Thoma has a long-established interest in East Asian art and received a BA in art history from Stanford University, where she not only focused on East Asian cinema but took Japanese art history classes. When she moved to Santa Fe in 2006, she founded the contemporary art gallery Eight Modern. In 2014, these interests came together when she purchased TAI Gallery, founded by Robert Coffland, a highly regarded expert in Japanese bamboo art, and merged the two establishments into TAI Modern. Since then, Thoma and her staff have continued to present several exhibitions of Japanese bamboo art annually, including one in New York during March Asia Week, as well as offering shows of Western contemporary art.
L-R: Margo Thoma delivering a speech at the awards ceremony of the national Wood and Bamboo Association, Tokyo, May 7, 2019; Fujitsuka Shosei giving a demonstration at TAI Modern, July 27, 2014; TAI Modern gallery installation of Torii Ippo exhibition, June 25, 2021
To organize and present their exhibitions, Thoma and TAI Modern’s Director of Japanese Art Koichiro Okada typically make two or three trips to Japan each year to meet with bamboo artists. Thoma commented that because the compositions can take many months to complete, an exhibition often requires years of advance planning. Another important part of TAI Modern and Thoma’s activities are producing and participating in a variety of educational endeavors to introduce bamboo art to more people and then deepen their understanding. Among the gallery’s most popular programs are artist’s demonstrations, short and informative focused presentations on You Tube, and lectures/panel discussions. A particularly informative program was the recent webinar held on April 12th and organized by the Portland Japanese Garden with their Arlene Schnitzer Curator of Culture, Art, and Education Aki Nakanishi, collector Peter Shinbach, and Thoma. This program, entitled Art of Vitality: Peter Shinbach Bamboo Art Collection and now available on YouTube, included Thoma’s very informative survey of the use of bamboo in Japanese culture, description of the different regional types of bamboo, and a summary of Japanese contemporary bamboo art (to watch the video, click here).

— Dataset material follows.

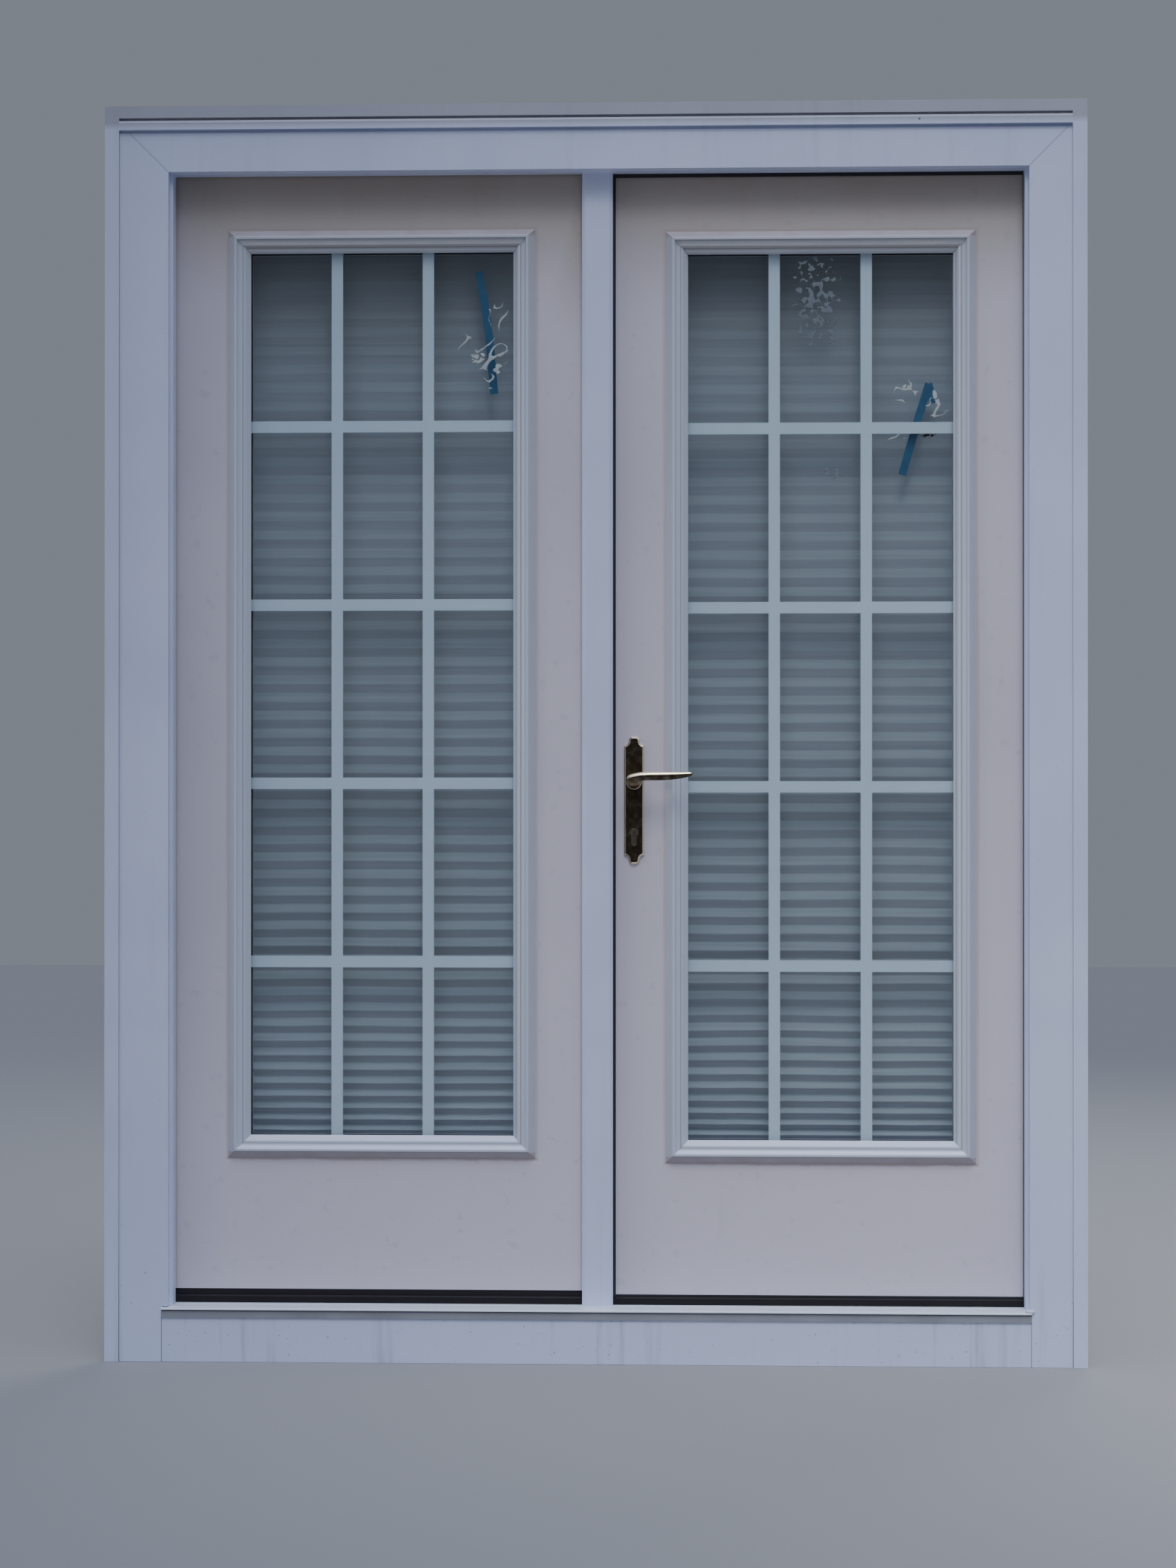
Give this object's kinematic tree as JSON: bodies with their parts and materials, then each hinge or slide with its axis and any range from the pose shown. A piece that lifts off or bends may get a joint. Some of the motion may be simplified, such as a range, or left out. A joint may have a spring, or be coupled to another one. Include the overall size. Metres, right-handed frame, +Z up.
{
  "type": "french doors",
  "caption": "White french doors in their frame: a fixed leaf and an inward opening leaf with grille lites, pleated shades, brass lever set, casings, sill and apron.",
  "frame": {"origin": "on the wall's outer face, which is the back of the casings, at the foot of the casings and under the middle of the mullion", "axes": "+X to the right seen from outside, +Y into the house, +Z up"},
  "size_m": [1.7666, 0.1635, 2.2668],
  "materials": {
    "trim_paint": "satin white paint",
    "leaf_paint": "semi-gloss white paint on a smooth skin",
    "lite_frame": "white moulded plastic",
    "grille": "white, between the panes",
    "glass": "clear float glass",
    "spacer": "dull",
    "seal": "matt dark foam",
    "threshold": "dark brown",
    "sill": "mill, weathered pale",
    "sill_wood": "grey, painted",
    "shade": "pleated, blue grey",
    "shade_rail": "pale grey",
    "brass": "polished, aged dark in places",
    "steel": "zinc plated"
  },
  "bodies": {
    "frame": {"left_jamb": "trim_paint", "right_jamb": "trim_paint", "head_jamb": "trim_paint", "centre_mullion": "trim_paint", "strike_plate": "brass", "sill_base": "sill_wood", "sill_deck": "sill", "threshold_cap": "threshold", "apron_board": "trim_paint", "left_casing": "trim_paint", "right_casing": "trim_paint", "head_casing": "trim_paint", "drip_cap": "trim_paint", "left_trim": "trim_paint", "right_trim": "trim_paint", "head_trim": "trim_paint", "hinge_seal": "seal", "latch_seal": "seal", "head_seal": "seal", "fixed_leaf_gasket": "seal", "fixed_leaf_block": "threshold", "fixed_leaf_shims": "sill_wood", "hinge_frame_leaves": "brass", "fixed_slab": "leaf_paint", "fixed_outer_lite_frame": "lite_frame", "fixed_inner_lite_frame": "lite_frame", "fixed_glass_panes": "glass", "fixed_glazing_tapes": "seal", "fixed_glass_spacer": "spacer", "fixed_grille_bars": "grille", "fixed_shade_headrail": "shade_rail", "fixed_shade_fabric": "shade", "fixed_shade_bottom_rail": "shade_rail"},
    "active_leaf": {"active_slab": "leaf_paint", "active_outer_lite_frame": "lite_frame", "active_inner_lite_frame": "lite_frame", "active_glass_panes": "glass", "active_glazing_tapes": "seal", "active_glass_spacer": "spacer", "active_grille_bars": "grille", "active_shade_headrail": "shade_rail", "active_shade_fabric": "shade", "active_shade_bottom_rail": "shade_rail", "door_sweep": "seal", "hinge_door_leaves": "brass", "lock_case": "steel", "lock_faceplate": "brass", "lock_cylinder": "brass", "outer_plate": "brass", "inner_plate": "brass", "through_bolts": "brass"},
    "levers": {"outer_lever": "brass", "inner_lever": "brass", "spindle": "steel", "follower": "steel"},
    "latch": {"latch_bolt": "brass"},
    "deadbolt": {"deadbolt": "steel"},
    "thumbturn": {"thumbturn": "brass"}
  },
  "joints": [
    {"name": "leaf_hinge", "type": "hinge", "parent": "frame", "child": "active_leaf", "pos_m": [0.7795, 0.0888, 0.1185], "axis": [0, 0, -1], "range_deg": [0, 100]},
    {"name": "lever_turn", "type": "hinge", "parent": "active_leaf", "child": "levers", "pos_m": [0.066, 0.037, 1.0465], "axis": [0, 1, 0], "range_deg": [0, 40], "stiffness_Nm_per_rad": 1.2, "springref_deg": -11.46},
    {"name": "latch_slide", "type": "slide", "parent": "active_leaf", "child": "latch", "axis": [1, 0, 0], "range_m": [0, 0.0111]},
    {"name": "thumb_turn", "type": "hinge", "parent": "active_leaf", "child": "thumbturn", "pos_m": [0.066, 0.037, 0.9545], "axis": [0, 1, 0], "range_deg": [0, 90]},
    {"name": "deadbolt_slide", "type": "slide", "parent": "active_leaf", "child": "deadbolt", "axis": [-1, 0, 0], "range_m": [0, 0.0131]}
  ],
  "couplings": [
    {"joint": "latch_slide", "follows": "lever_turn", "m_per_rad": 0.015756},
    {"joint": "deadbolt_slide", "follows": "thumb_turn", "m_per_rad": 0.008276}
  ]
}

TAI Modern sells the work of numerous Japanese bamboo artists, including historical individuals, the two current Living National Treasures who work in bamboo Katushiro Soho and Fujimura Noboru, and several women artists. Thoma pointed out that while some artists continue to produce traditional vessels, especially vases and offering trays, and may expect their creations to be used in a functional capacity, others fashion art sculptures. While, overall, there are more active collectors of Japanese bamboo art outside Japan than in the art’s home country, this is particularly true for bamboo sculptures. A large and impressive example is Meoto Iwa (The Wedded Rocks), exhibited by TAI Modern in both their New York and Santa Fe exhibitions of Yufu Shohaku’s art, which was also the artist’s first solo show in the U.S. Here the artist recreated in bamboo two actual sacred rocks in Japan, which are tied together with a rope to represent the union between Izanagi and Izanami, the two central deities in Japan’s creation myth. The artist spent much of 2020 working on this sculptural homage to connection and new beginnings.

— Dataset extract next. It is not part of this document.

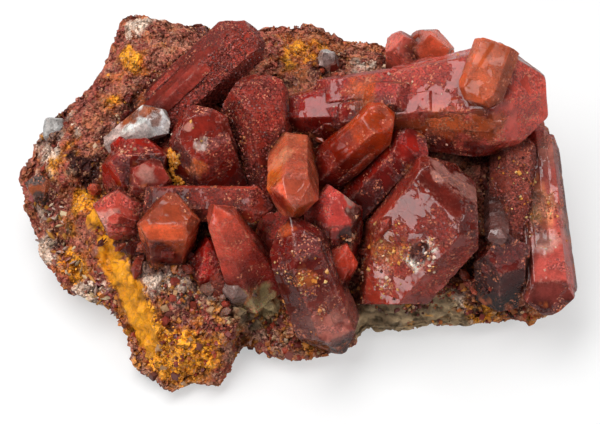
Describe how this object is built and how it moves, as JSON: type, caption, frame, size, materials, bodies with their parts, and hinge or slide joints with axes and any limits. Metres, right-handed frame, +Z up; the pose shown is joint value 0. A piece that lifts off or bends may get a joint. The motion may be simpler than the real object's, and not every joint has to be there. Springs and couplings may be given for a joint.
{
  "type": "quartz crystal cluster on matrix",
  "caption": "Cluster of red and orange quartz crystals growing from a flat-bottomed piece of iron-stained matrix rock.",
  "frame": {"origin": "middle of the rock's flat underside, at the base of the specimen's bounding box", "axes": "+X along the specimen's length, towards the tip of the great crystal; -Y towards the show side; +Z up"},
  "size_m": [0.1009, 0.0717, 0.0431],
  "materials": {
    "matrix_rock": "granular, iron-stained, with ochre patches",
    "glossy_quartz": "glossy crystal faces with growth steps",
    "frosted_quartz": "frosted and druse-coated",
    "orange_quartz": "satin",
    "clear_quartz": "clear to smoky"
  },
  "bodies": {
    "root": {"matrix": "matrix_rock", "great_crystal": "glossy_quartz", "back_knob_left": "glossy_quartz", "ridge_crystal": "frosted_quartz", "frosted_crystal": "frosted_quartz", "clear_sliver": "clear_quartz", "block_crystal": "glossy_quartz", "arch_crystal": "glossy_quartz", "cigar_crystal": "frosted_quartz", "thumb_crystal": "orange_quartz", "spire_crystal": "orange_quartz", "ruby_crystal": "glossy_quartz", "smoky_knob": "clear_quartz", "shoulder_crystal": "glossy_quartz", "ember_crystal": "orange_quartz", "prow_crystal": "glossy_quartz", "shadow_crystal": "glossy_quartz", "lantern_crystal": "orange_quartz", "flame_crystal": "orange_quartz", "wine_crystal": "glossy_quartz", "window_crystal": "glossy_quartz", "glass_prism": "clear_quartz", "plum_crystal": "glossy_quartz", "dusty_crystal": "frosted_quartz", "flank_crystal": "glossy_quartz", "back_chip": "glossy_quartz", "west_point": "glossy_quartz", "west_pane": "clear_quartz", "pale_chip": "clear_quartz"}
  },
  "joints": []
}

Yufu Shohaku (born 1941), Meoto Iwa (The Wedded Rocks), 2020, madake bamboo, bamboo branches, shuro rope, 24 x 61 x 59 in.

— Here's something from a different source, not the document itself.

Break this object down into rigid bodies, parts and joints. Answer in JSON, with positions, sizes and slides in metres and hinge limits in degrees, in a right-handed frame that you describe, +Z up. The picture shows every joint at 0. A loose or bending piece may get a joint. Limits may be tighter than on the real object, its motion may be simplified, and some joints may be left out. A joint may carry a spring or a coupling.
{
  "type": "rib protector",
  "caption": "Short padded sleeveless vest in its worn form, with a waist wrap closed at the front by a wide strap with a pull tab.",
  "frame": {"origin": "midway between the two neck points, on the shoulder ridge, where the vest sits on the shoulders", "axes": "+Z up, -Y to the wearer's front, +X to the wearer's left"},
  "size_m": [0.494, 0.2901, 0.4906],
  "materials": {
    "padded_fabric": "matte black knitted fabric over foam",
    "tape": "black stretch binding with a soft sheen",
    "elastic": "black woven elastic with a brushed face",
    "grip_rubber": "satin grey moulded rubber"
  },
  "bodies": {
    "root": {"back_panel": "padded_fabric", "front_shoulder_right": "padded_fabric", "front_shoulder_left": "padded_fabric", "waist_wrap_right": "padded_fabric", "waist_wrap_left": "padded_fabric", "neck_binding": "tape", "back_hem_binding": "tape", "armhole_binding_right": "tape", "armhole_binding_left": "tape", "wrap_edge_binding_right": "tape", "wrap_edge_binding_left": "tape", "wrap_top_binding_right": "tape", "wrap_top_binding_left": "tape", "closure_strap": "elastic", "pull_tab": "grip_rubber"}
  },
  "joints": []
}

TAI Modern’s next exhibition, which opens on June 24th, is similarly innovative in that it will be the first solo exhibition in the U.S. for Oki Toshie, one of the few Japanese women artists working in bamboo. As they do with other exhibitions, TAI Modern’s gallery and website (click here) will offer viewers abundant text, images, and programs to enhance their experience. It is fortunate that TAI Modern makes it possible for many people to enjoy the innovative work of artists such as Oki Toshie, who is “… proud to say that I put my heart and soul into each piece I create.”